Thankfully 12 jurors got it right last night. We cannot take the chance that one of these people might be able to be rehabilitated. Might is not good enough when it comes to our kids welfare. Even if someone could be rehabilitated, that doesn't mean they should not have to be removed from society for their crime.  Thank you, Bellfonte jurors, for doing the right thing.

A personal friend who lives in State College says, "Our city has been through so much already...once this trial is over it's time to put it to rest now and heal."

Really? Seriously?

[Deep breath here...]

I don't think so. Not quite yet.  There are a few more people to call to account.

Dottie Sandusky is at the top of the list.
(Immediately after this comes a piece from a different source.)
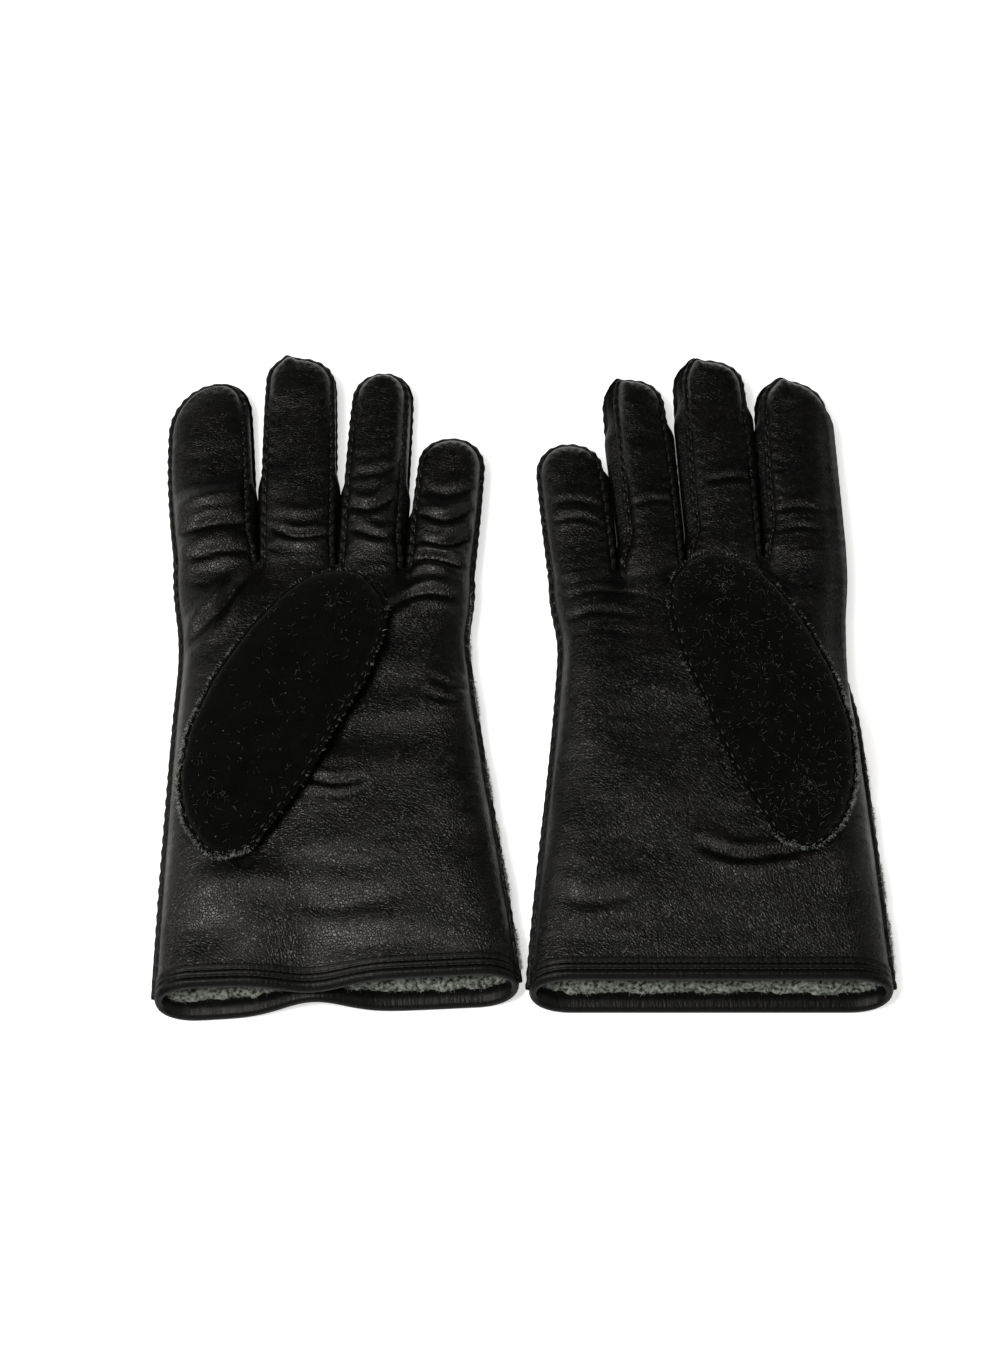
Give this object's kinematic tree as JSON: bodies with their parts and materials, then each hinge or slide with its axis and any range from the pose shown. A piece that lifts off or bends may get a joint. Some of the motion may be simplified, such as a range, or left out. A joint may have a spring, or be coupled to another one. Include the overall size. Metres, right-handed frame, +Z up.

 A lot of people are going after Penn State and Mike McQuery, but please, let’s not forget the woman who could have blown the whistle on this whole thing a long time ago and spared a lot of lives but didn’t.

Do wives and mothers just get a free pass when they cover up crimes?  If Dottie Sandusky isn’t called to account as an individual, it appears so.  

Some say, “God will set things right some day…”

Oh please. This is jut another excuse.

Why wait for eternity when God has given us the power to set things right, now?

Still others will say, "She's lost her husband who will go to prison for the rest of his life...is that not punishment enough? She must be in such pain."  Last time I checked it wasn't punishment to have a monster removed from your midst. But I know, one person's monster is another person's husband...or something like that...

Wives and mothers, I implore you to realize that a marriage is not worth covering for a monster. If your husband is abusing kids, you are living a sham, not a marriage. If your live-in boyfriend is abusing kids, why on earth are you still with him? The time to dump him and report him is NOW.  Whatever material possessions you lose are small in comparison to what the child is losing and can never get back. Don’t wait another second.

Fear of what we might lose personally in stopping crimes against children needs to stop.

It’s time to move beyond the lousy excuses of self-preservation and fear and do the right thing.